SPARTAC was a randomized controlled trial comparing three strategies of intervention in primary HIV-1 infection [no therapy, 12-week or 48-week antiretroviral therapy (ART)]. Plasma IL-6 and D-dimer were measured in 200 participants from sites in Australia, Brazil, UK and Italy. We evaluated age, sex/HIV risk group, time since HIV-1 seroconversion, baseline HIV-RNA, CD4+ cell count and BMI as possible predictors of IL-6 and D-dimer levels at seroconversion using multivariable linear regression. For participants remaining ART-naive, we evaluated whether baseline IL-6 and D-dimer levels independently predicted time to reaching CD4+ cell count less than 350 cells/μl or initiating ART using multivariable Cox proportional hazards models.

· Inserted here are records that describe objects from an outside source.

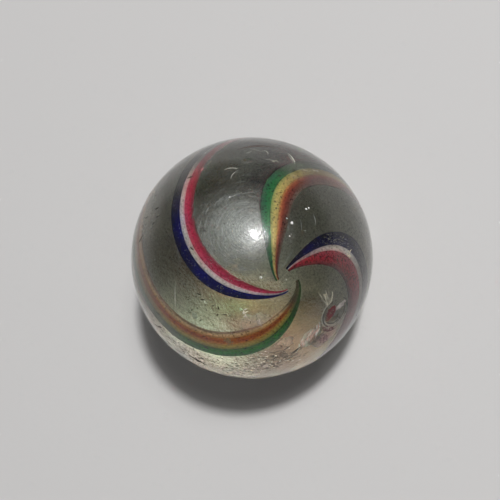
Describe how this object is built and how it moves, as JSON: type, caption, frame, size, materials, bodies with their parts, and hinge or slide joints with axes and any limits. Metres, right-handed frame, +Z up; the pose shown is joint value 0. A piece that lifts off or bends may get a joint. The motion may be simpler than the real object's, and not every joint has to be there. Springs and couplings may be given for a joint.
{
  "type": "glass marble",
  "caption": "Handmade clear glass ball with ribbons of coloured glass strands swirling from pole to pole just under its worn surface.",
  "frame": {"origin": "centre of the ball", "axes": "+Z up as the marble lies, with rest_spot below; the swirl's axis leans 35 degrees from +Z towards +X"},
  "size_m": [0.025, 0.025, 0.025],
  "materials": {
    "clear_glass": "clear grey-green glass, worn satin surface",
    "green_glass": "opaque dark green glass",
    "yellow_glass": "opaque mustard yellow glass",
    "orange_glass": "opaque orange-red glass",
    "amber_glass": "opaque amber glass",
    "maroon_glass": "dark maroon glass",
    "blue_glass": "deep navy blue glass",
    "white_glass": "opaque white glass",
    "red_glass": "crimson glass"
  },
  "bodies": {
    "root": {"clear_glass": "clear_glass", "ribbon_1_green": "green_glass", "ribbon_1_yellow": "yellow_glass", "ribbon_1_orange": "orange_glass", "ribbon_1_amber": "amber_glass", "ribbon_2_blue": "blue_glass", "ribbon_2_white": "white_glass", "ribbon_2_red": "red_glass", "ribbon_3_green": "green_glass", "ribbon_3_yellow": "yellow_glass", "ribbon_3_orange": "orange_glass", "ribbon_3_maroon": "maroon_glass", "ribbon_4_blue": "blue_glass", "ribbon_4_white": "white_glass", "ribbon_4_red": "red_glass"}
  },
  "joints": []
}
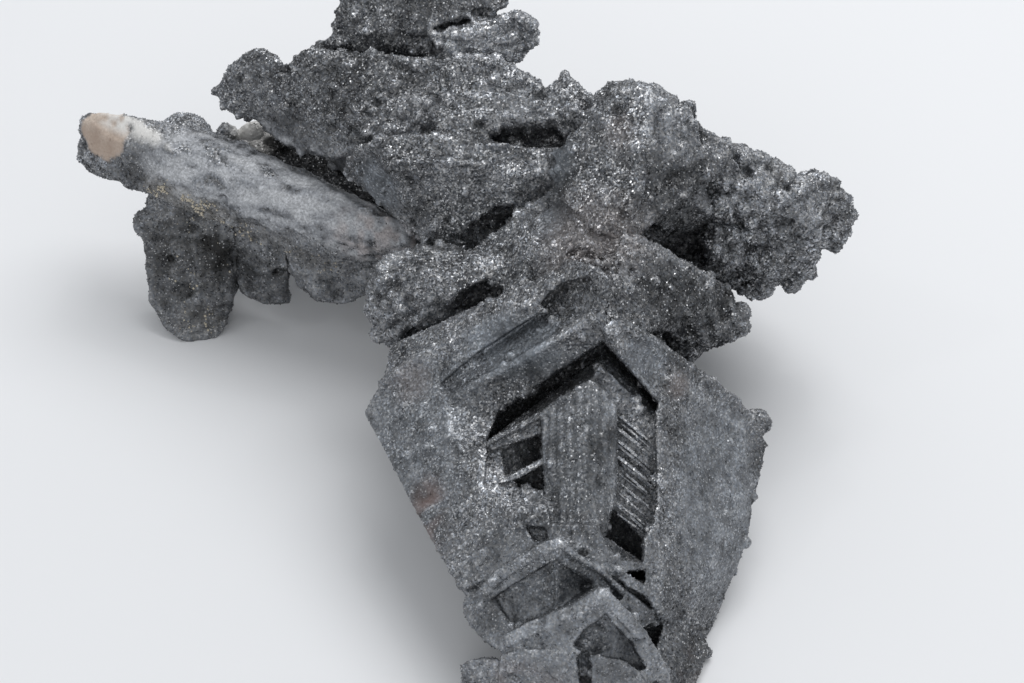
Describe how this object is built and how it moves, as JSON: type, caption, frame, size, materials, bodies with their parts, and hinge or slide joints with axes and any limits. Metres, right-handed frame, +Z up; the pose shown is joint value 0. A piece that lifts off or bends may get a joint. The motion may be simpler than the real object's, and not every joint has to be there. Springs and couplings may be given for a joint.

Median (interquartile range, IQR) baseline IL-6 and D-dimer levels were 1.45 (0.88–2.41) pg/ml and 0.34 (0.20–0.50) μg/l, respectively. Higher levels were associated with older age (P = 0.008 and 0.004, respectively). Higher D-dimer levels were associated with higher HIV-RNA (P < 0.001). For the 73 participants not initiating ART (median follow-up 225 weeks), of whom 48 reached the primary endpoint, higher baseline IL-6, but not D-dimer, was independently associated with a shorter time to primary endpoint [hazard ratio = 1.38 per additional pg/ml, 95% confidence interval (CI) 1.09–1.75; P = 0.007]. Other baseline predictors were older age (P = 0.030), higher RNA (P = 0.033) and lower CD4+ cell count (P < 0.001).
IL-6 levels at time of HIV-1 seroconversion independently predict HIV-1 disease progression in patients with primary HIV-1 infection.